Imaginem que estão a assistir a uma prova de selecção, juntamente com os responsáveis dos recursos humanos, para seleccionar pessoas que vão trabalhar sobre a vossa alçada.
Agora imaginem uma sala com uns vinte candidatos. Nós, os dos lugares descansados, observamos os exercícios propostos, a dinâmica da coisa, vamos tomando notas, avaliando. Eles, os dos lugares em risco, tentam mostrar aquilo que valem, que são, o que conhecem e até que ponto estão empenhados em conseguir um emprego. Porque é mesmo disso que se trata, ou não estariam ali para outra coisa.
E é aqui que eu quero chegar com isto tudo. Parece-me que há por aí muito boa gente que quando se candidata a um lugar, deve achar que só pelo simples facto de se mostrar fisicamente, o empregador só teria mesmo de se ajoelhar a seus pés e promovê-lo logo ali. Ou não teriam a coragem de não dizer coisa com coisa numa prova de selecção. É como, pura e simplesmente, não abrir o pio, quando o lugar se trata de ser locutor de rádio.. Mas não foi a isto que eu vim aqui. Adiante.
Eis que no meio de algumas pessoas assim, naquele grupo, uma rapariga sobressai. É-lhe colocada uma questão simples.
- Acha que para este trabalho é importante ser-se metódico?
- Hã? Diga?
- Metódico! Neste trabalho é importante ser-se metódico? Ter um método de trabalho..
- Aiii... hihihi... não... hihihi...
- Não?
-Aiii.. sim... hihihi... não sei... sim, pronto.
- Então? Sim ou não?
-Aiii.. estou tão nervosa. Faça a pergunta a outro.. não sei.. aiiii.. é que estou tão nervosa que agora já não sei, estou confusa.
- Pronto. Acalme-se lá. Não precisa de ficar nervosa, então. Tenha lá calma e pense lá um bocadinho.
(a rapariga já a transpirar por todo o lado, a abanar a cara com as mãos, a tapar os olhos, em pânico)
-Aiii!! Já lhe disse.. não consigo responder a isso.. estou tão nervosa, não sei, estou confusa.. aiiii... .... .... metódico?... ... ahhhh.... aiiiii não sei....
(e nós a arregalarmos muito os olhos porque não estavamos a perceber o porque de tanto stress)
-Pronto, eu dou uma ajudinha – diz o psicólogo – é um trabalho que obedece a regras, que tem uma maneira para se proceder, logo é...?
-Olhe.. – e a rapariga desata a chorar – eu estou muito nervosa, porque antes de vir para aqui, deixei cair o bláqbérri do meu marido e partiu-se todo e ele ainda não sabe e quando eu chegar a casa..
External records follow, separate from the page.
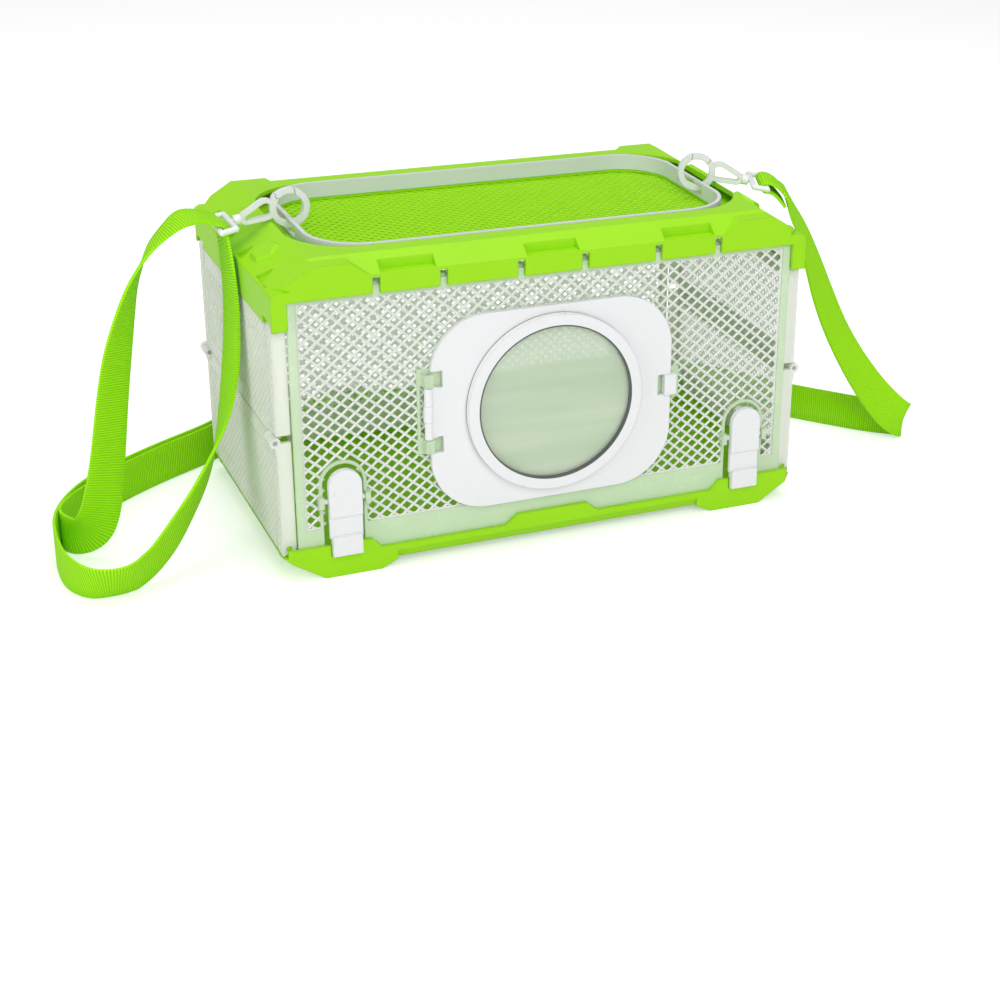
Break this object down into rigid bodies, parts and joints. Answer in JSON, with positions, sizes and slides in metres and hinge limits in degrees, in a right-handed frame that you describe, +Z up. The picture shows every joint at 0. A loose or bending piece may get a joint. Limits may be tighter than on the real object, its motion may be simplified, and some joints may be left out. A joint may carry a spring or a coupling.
{
  "type": "pop-up insect cage",
  "caption": "Folding mesh insect cage: green tray and roof frame, clear net walls, round-window door, snap latches and a shoulder strap on snap hooks.",
  "frame": {"origin": "on the table under the middle of the cage, without its strap", "axes": "+X along the long side to the viewer's right, -Y towards the door, +Z up"},
  "size_m": [0.4624, 0.1803, 0.1684],
  "materials": {
    "green": "satin",
    "white": "satin",
    "ring_white": "satin",
    "clear_wall": "satin",
    "clear_net": "satin",
    "lens": "polished",
    "rod": "satin",
    "webbing": "matte"
  },
  "bodies": {
    "shell": {"base_tray": "green", "top_frame": "green", "roof_carrier": "green", "liner_ring": "ring_white", "roof_mesh": "green", "front_hinge_rod": "rod", "back_hinge_rod": "rod", "strap_webbing": "webbing", "strap_slider": "white", "right_swivel_loop": "white", "left_swivel_loop": "white"},
    "left_lower": {"left_lower_panel": "clear_wall", "left_lower_net": "clear_net", "left_mid_pins": "white"},
    "left_upper": {"left_upper_panel": "clear_wall", "left_upper_net": "clear_net"},
    "right_lower": {"right_lower_panel": "clear_wall", "right_lower_net": "clear_net", "right_mid_pins": "white"},
    "right_upper": {"right_upper_panel": "clear_wall", "right_upper_net": "clear_net"},
    "front": {"front_wall": "clear_wall", "front_net": "clear_net", "door_hinge_pin": "rod"},
    "back": {"back_wall": "clear_wall", "back_net": "clear_net"},
    "door": {"door_plate": "white", "door_bezel": "white", "door_lens": "lens", "door_hinge_clip": "white", "door_catch": "white"},
    "front_right_latch_body": {"front_right_latch": "white"},
    "front_left_latch_body": {"front_left_latch": "white"},
    "back_right_latch_body": {"back_right_latch": "white"},
    "back_left_latch_body": {"back_left_latch": "white"},
    "right_hook": {"right_hook_body": "white"},
    "left_hook": {"left_hook_body": "white"},
    "right_gate": {"right_hook_gate": "white"},
    "left_gate": {"left_hook_gate": "white"}
  },
  "joints": [
    {"name": "end_fold", "type": "hinge", "parent": "shell", "child": "left_lower", "pos_m": [-0.13, 0, 0.016], "axis": [0, -1, 0], "range_deg": [-90, 0]},
    {"name": "left_mid_fold", "type": "hinge", "parent": "left_lower", "child": "left_upper", "pos_m": [-0.1338, 0, 0.07], "axis": [0, -1, 0], "range_deg": [0, 180]},
    {"name": "right_base_fold", "type": "hinge", "parent": "shell", "child": "right_lower", "pos_m": [0.13, 0, 0.016], "axis": [0, -1, 0], "range_deg": [0, 90]},
    {"name": "right_mid_fold", "type": "hinge", "parent": "right_lower", "child": "right_upper", "pos_m": [0.1338, 0, 0.07], "axis": [0, -1, 0], "range_deg": [-180, 0]},
    {"name": "front_wall_swing", "type": "hinge", "parent": "shell", "child": "front", "pos_m": [0, -0.0665, 0.1405], "axis": [1, 0, 0], "range_deg": [0, 90]},
    {"name": "back_wall_swing", "type": "hinge", "parent": "shell", "child": "back", "pos_m": [0, 0.0676, 0.127], "axis": [-1, 0, 0], "range_deg": [0, 90]},
    {"name": "door_swing", "type": "hinge", "parent": "front", "child": "door", "pos_m": [-0.0626, -0.0725, 0.0762], "axis": [0, 0, 1], "range_deg": [-110, 0]},
    {"name": "front_right_latch_lift", "type": "hinge", "parent": "front", "child": "front_right_latch_body", "pos_m": [0.104, -0.0706, 0.0388], "axis": [1, 0, 0], "range_deg": [-50, 0]},
    {"name": "front_left_latch_lift", "type": "hinge", "parent": "front", "child": "front_left_latch_body", "pos_m": [-0.104, -0.0706, 0.0388], "axis": [1, 0, 0], "range_deg": [-50, 0]},
    {"name": "back_right_latch_lift", "type": "hinge", "parent": "back", "child": "back_right_latch_body", "pos_m": [0.104, 0.0706, 0.0388], "axis": [-1, 0, 0], "range_deg": [-50, 0]},
    {"name": "back_left_latch_lift", "type": "hinge", "parent": "back", "child": "back_left_latch_body", "pos_m": [-0.104, 0.0706, 0.0388], "axis": [-1, 0, 0], "range_deg": [-50, 0]},
    {"name": "right_hook_swivel", "type": "hinge", "parent": "shell", "child": "right_hook", "pos_m": [0.12833, -0.01578, 0.15493], "axis": [0.9281, -0.3378, -0.1564], "range_deg": [-4, 12]},
    {"name": "left_hook_swivel", "type": "hinge", "parent": "shell", "child": "left_hook", "pos_m": [-0.12988, 0, 0.15493], "axis": [-0.9877, 0, -0.1564], "range_deg": [-9, 9]},
    {"name": "right_gate_press", "type": "hinge", "parent": "right_hook", "child": "right_gate", "pos_m": [0.10893, -0.00872, 0.16522], "axis": [-0.342, -0.9397, 0], "range_deg": [0, 20], "stiffness_Nm_per_rad": 0.02},
    {"name": "left_gate_press", "type": "hinge", "parent": "left_hook", "child": "left_gate", "pos_m": [-0.10923, 0, 0.16522], "axis": [0, 1, 0], "range_deg": [0, 20], "stiffness_Nm_per_rad": 0.02}
  ],
  "couplings": [
    {"joint": "left_mid_fold", "follows": "end_fold", "ratio": -2},
    {"joint": "right_base_fold", "follows": "end_fold", "ratio": -1},
    {"joint": "right_mid_fold", "follows": "end_fold", "ratio": 2}
  ]
}
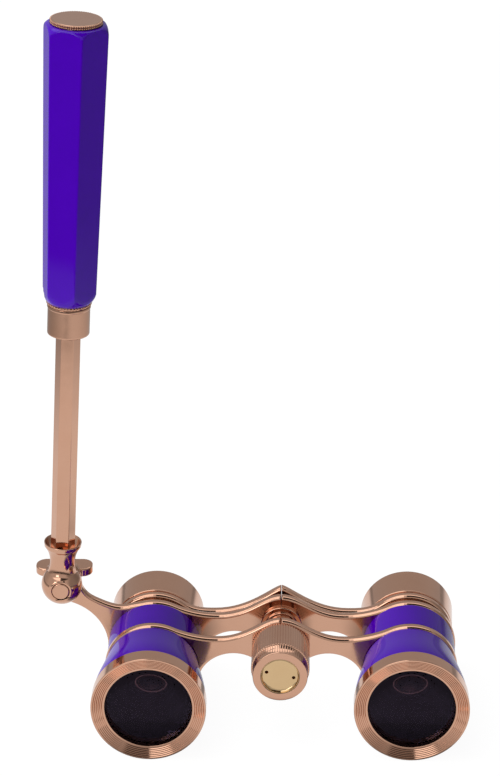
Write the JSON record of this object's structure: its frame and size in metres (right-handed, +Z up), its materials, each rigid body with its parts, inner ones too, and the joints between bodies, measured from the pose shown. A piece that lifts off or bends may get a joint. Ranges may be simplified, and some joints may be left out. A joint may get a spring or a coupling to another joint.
{
  "type": "lorgnette",
  "caption": "Compact opera glass with enamelled barrels, a centre focus wheel and a telescopic hexagonal handle that folds at one side.",
  "frame": {"origin": "centre of the bounding box at the lowest point, on the surface that the objective rims stand on", "axes": "+X to the right as seen from in front of the objectives, +Y from the objectives back to the eyecups, along the optical axes, +Z up along the raised handle"},
  "size_m": [0.1226, 0.0566, 0.2043],
  "materials": {
    "rose_gold": "polished rose gold plating",
    "pale_gold": "polished pale gold plating",
    "barrel_enamel": "glossy purple enamel",
    "grip_lacquer": "glossy purple lacquer",
    "lens_glass": "coated",
    "black_anodised": "matt black anodised",
    "bright_steel": "turned",
    "liner_aluminium": "drawn"
  },
  "bodies": {
    "glasses": {"front_bridge": "rose_gold", "rear_bridge": "rose_gold", "left_inner_tube": "black_anodised", "right_inner_tube": "black_anodised", "left_front_sleeve": "barrel_enamel", "right_front_sleeve": "barrel_enamel", "left_rear_sleeve": "barrel_enamel", "right_rear_sleeve": "barrel_enamel", "left_objective_cell": "rose_gold", "right_objective_cell": "rose_gold", "left_objective_lens": "lens_glass", "right_objective_lens": "lens_glass", "left_lens_ring": "black_anodised", "right_lens_ring": "black_anodised", "spindle_bushing": "rose_gold", "friction_washer": "bright_steel"},
    "eyepieces": {"eyepiece_bridge": "rose_gold", "left_draw_tube": "rose_gold", "right_draw_tube": "rose_gold", "left_eyecup": "rose_gold", "right_eyecup": "rose_gold", "left_eye_lens_cell": "black_anodised", "right_eye_lens_cell": "black_anodised", "left_eye_lens": "lens_glass", "right_eye_lens": "lens_glass", "left_eye_lens_ring": "black_anodised", "right_eye_lens_ring": "black_anodised", "focus_screw": "bright_steel", "stop_screw": "bright_steel"},
    "focus_wheel": {"focus_wheel": "rose_gold", "wheel_cap": "pale_gold", "wheel_clip": "bright_steel"},
    "handle_rod": {"handle_socket": "rose_gold", "pivot_stud": "rose_gold", "handle_rod": "rose_gold", "rod_stop": "bright_steel"},
    "wing_nut": {"wing_nut": "rose_gold"},
    "handle_grip": {"ferrule": "rose_gold", "beaded_ring": "rose_gold", "handle_grip": "grip_lacquer", "handle_liner": "liner_aluminium", "end_cap": "rose_gold"}
  },
  "joints": [
    {"name": "eyepiece_slide", "type": "slide", "parent": "glasses", "child": "eyepieces", "axis": [0, 1, 0], "range_m": [-0.0022, 0.0045]},
    {"name": "wheel_turn", "type": "hinge", "parent": "glasses", "child": "focus_wheel", "pos_m": [0.00895, -0.0135, 0.0227], "axis": [0, 1, 0], "range_deg": [-133, 271]},
    {"name": "handle_fold", "type": "hinge", "parent": "glasses", "child": "handle_rod", "pos_m": [-0.05325, 0.0052, 0.03733], "axis": [0, 1, 0], "range_deg": [-180, 83]},
    {"name": "grip_slide", "type": "slide", "parent": "handle_rod", "child": "handle_grip", "axis": [0.0576, 0, 0.9983], "range_m": [-0.0625, 0]},
    {"name": "wing_nut_turn", "type": "hinge", "parent": "handle_rod", "child": "wing_nut", "pos_m": [-0.05325, 0.0132, 0.03733], "axis": [0, 1, 0], "range_deg": [0, 180]}
  ],
  "couplings": [
    {"joint": "wheel_turn", "follows": "eyepiece_slide", "rad_per_m": 1047.2}
  ]
}
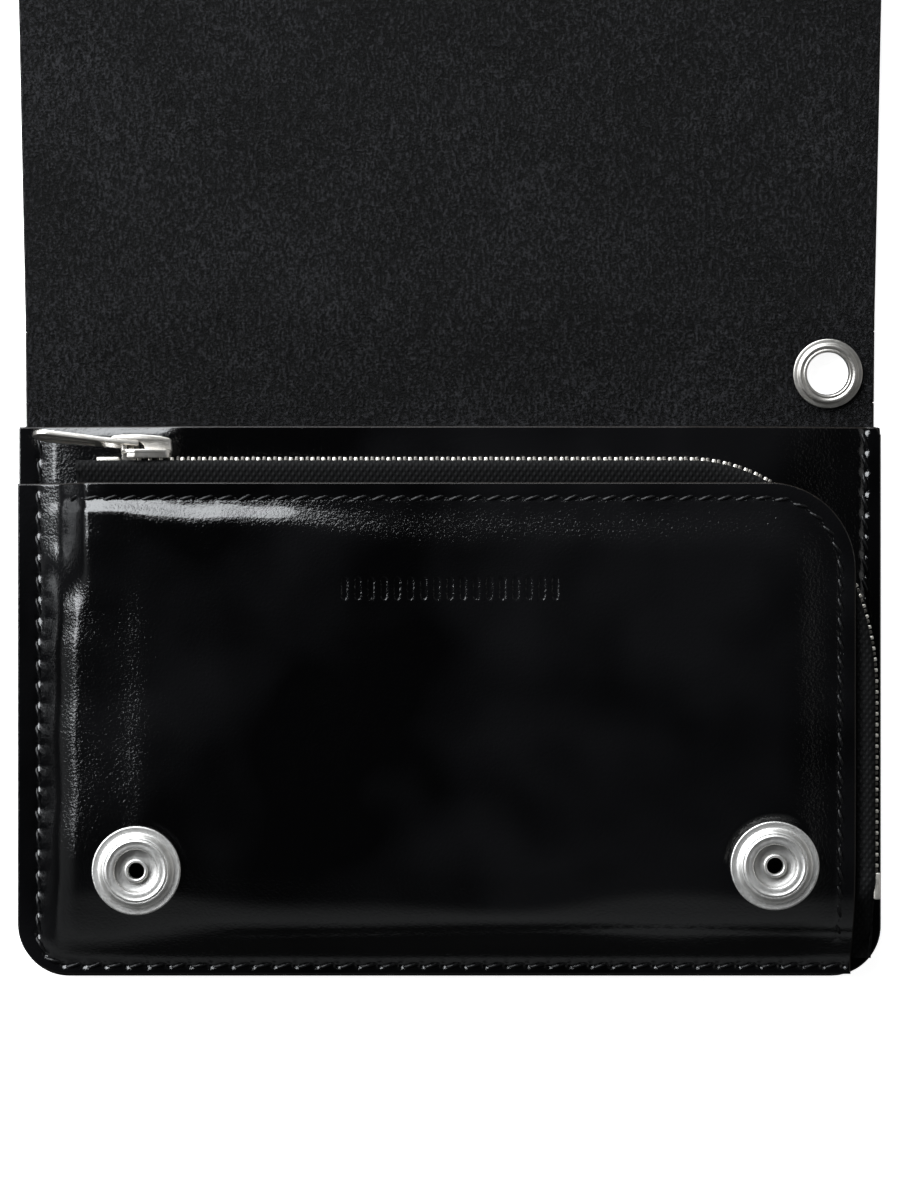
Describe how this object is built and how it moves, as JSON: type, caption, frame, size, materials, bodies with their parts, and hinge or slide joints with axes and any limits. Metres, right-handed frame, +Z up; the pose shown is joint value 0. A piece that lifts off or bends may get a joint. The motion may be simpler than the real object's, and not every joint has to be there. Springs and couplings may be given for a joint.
{
  "type": "chain wallet",
  "caption": "Black leather chain wallet lying open: note pocket, zipped coin pouch, snap sockets, a flap that folds over a spine, and a metal eyelet for a chain.",
  "frame": {"origin": "under the middle of the open wallet, on the surface it lies on", "axes": "+X across the wallet to the eyelet's side, +Y from the pouch end to the flap end, +Z up, the way the pouch front faces"},
  "size_m": [0.15, 0.2106, 0.0187],
  "materials": {
    "glossy_leather": "glossy, fine grain",
    "inner_leather": "matte",
    "zip_tape": "twill woven",
    "zip_metal": "bright nickel",
    "nickel": "brushed nickel plate",
    "spring_steel": "plain"
  },
  "bodies": {
    "body": {"cover_back": "glossy_leather", "bill_pocket_panel": "glossy_leather", "coin_pouch_back": "inner_leather", "coin_pouch_front": "glossy_leather", "zip_tape_front": "zip_tape", "zip_tape_back": "zip_tape", "zip_teeth_front": "zip_metal", "zip_teeth_back": "zip_metal", "zip_top_stop_front": "zip_metal", "zip_top_stop_back": "zip_metal", "zip_bottom_stop": "zip_metal", "snap_socket_left": "nickel", "snap_socket_right": "nickel", "snap_post_left": "nickel", "snap_post_right": "nickel", "snap_spring_left": "spring_steel", "snap_spring_right": "spring_steel"},
    "spine": {"cover_spine": "glossy_leather", "chain_eyelet": "nickel", "eyelet_washer": "nickel"},
    "flap": {"cover_flap": "glossy_leather", "flap_stud_left": "nickel", "flap_stud_right": "nickel", "flap_cap_left": "nickel", "flap_cap_right": "nickel"},
    "zip_slider": {"zip_slider_body": "nickel"},
    "pull_tab": {"zip_pull_tab": "nickel"}
  },
  "joints": [
    {"name": "spine_fold", "type": "hinge", "parent": "body", "child": "spine", "pos_m": [0, -0.00847, 0.0015], "axis": [1, 0, 0], "range_deg": [0, 85]},
    {"name": "flap_fold", "type": "hinge", "parent": "spine", "child": "flap", "pos_m": [0, 0.00976, 0.0031], "axis": [1, 0, 0], "range_deg": [0, 94.2]},
    {"name": "slider_slide", "type": "slide", "parent": "body", "child": "zip_slider", "axis": [1, 0, 0], "range_m": [0, 0.088]},
    {"name": "pull_swing", "type": "hinge", "parent": "zip_slider", "child": "pull_tab", "pos_m": [-0.0539, -0.01329, 0.012], "axis": [0, 0, -1], "range_deg": [-3, 170]}
  ],
  "couplings": [
    {"joint": "flap_fold", "follows": "spine_fold", "ratio": 1.1082}
  ]
}
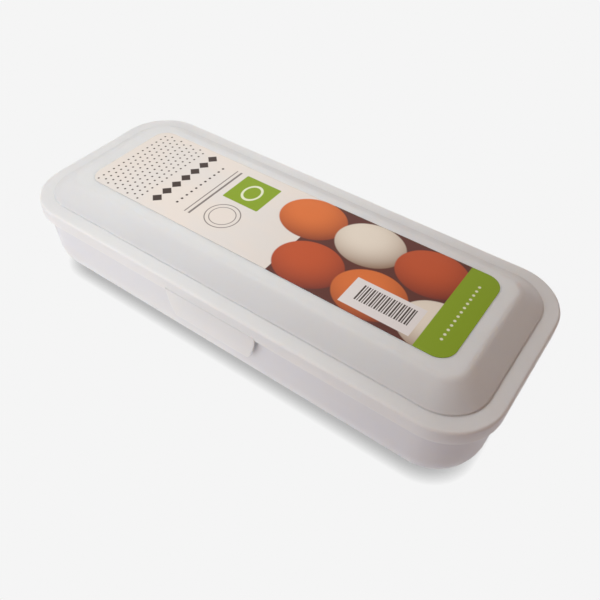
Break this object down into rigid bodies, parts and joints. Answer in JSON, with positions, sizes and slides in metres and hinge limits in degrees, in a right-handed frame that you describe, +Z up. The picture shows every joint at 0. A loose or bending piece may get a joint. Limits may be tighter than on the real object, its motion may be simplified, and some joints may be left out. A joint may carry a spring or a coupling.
{
  "type": "egg keeper with flip lid",
  "caption": "Long low frosted plastic egg box with rounded foot, bowl tray, hinged raised lid, folding front latch and a printed top label.",
  "frame": {"origin": "middle of the flat base, on the surface that the box stands on", "axes": "+X along the box to the right as seen from the latch, +Y to the rear where the hinges are, +Z up"},
  "size_m": [0.29, 0.1235, 0.0615],
  "materials": {
    "frosted_plastic": "satin, frosted, translucent",
    "tray_plastic": "satin, frosted, translucent",
    "label_film": "printed film, satin"
  },
  "bodies": {
    "tub": {"tub": "frosted_plastic", "tray_deck": "tray_plastic", "tray_rim": "tray_plastic", "tray_bowls_front": "tray_plastic", "tray_bowls_rear": "tray_plastic"},
    "lid": {"lid": "frosted_plastic", "lid_label": "label_film"},
    "latch": {"front_latch": "frosted_plastic"}
  },
  "joints": [
    {"name": "lid_hinge", "type": "hinge", "parent": "tub", "child": "lid", "pos_m": [0, 0.0612, 0.043], "axis": [-1, 0, 0], "range_deg": [0, 180]},
    {"name": "latch_fold", "type": "hinge", "parent": "lid", "child": "latch", "pos_m": [0, -0.0584, 0.0449], "axis": [-1, 0, 0], "range_deg": [0, 110]}
  ]
}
(e choro, muito choro.. perante uma sala em silêncio,incrédula , boquiaberta com o que estava a ouvir)
- Bem, se a senhora quiser sair para apanhar um pouco de ar e recompôr-se, pode fazê-lo. Nós gostávamos de prosseguir com aquilo que nos trouxe aqui.
Ela saíu, voltou passados uns minutos. Participou no que ainda restava da prova.
Evidentemente, não foi seleccionada. Mas deixou-me a pensar nela. Obviamente pelo pânico de morte que mostrou ter do marido, depois porque naquele dia devem ter chovido chapadões e pontapés naquela casa. Porque a violência nem sempre se consegue esconder atrás de maquilhagem. E porque, ironicamente, a violência fisica, verbal e psicológica é sempre metódica.
Comentários
Fiquei mais do que impressionada...
Nem consigo imaginar a pressao psicologica (e provavelmente nao so) a que essa pobre rapariga deve estar sujeita para ter entrado nesse nivel de desespero e falta de controlo por causa de uma simples pergunta... que, veio a despoletar tanta coisa que para ali estava guardada...
So espero que ela possa ter ajuda o mais rapidamente possivel e que, de uma forma metodica e definitiva, elimine a(s) fonte(s) do seu desiquilibrio!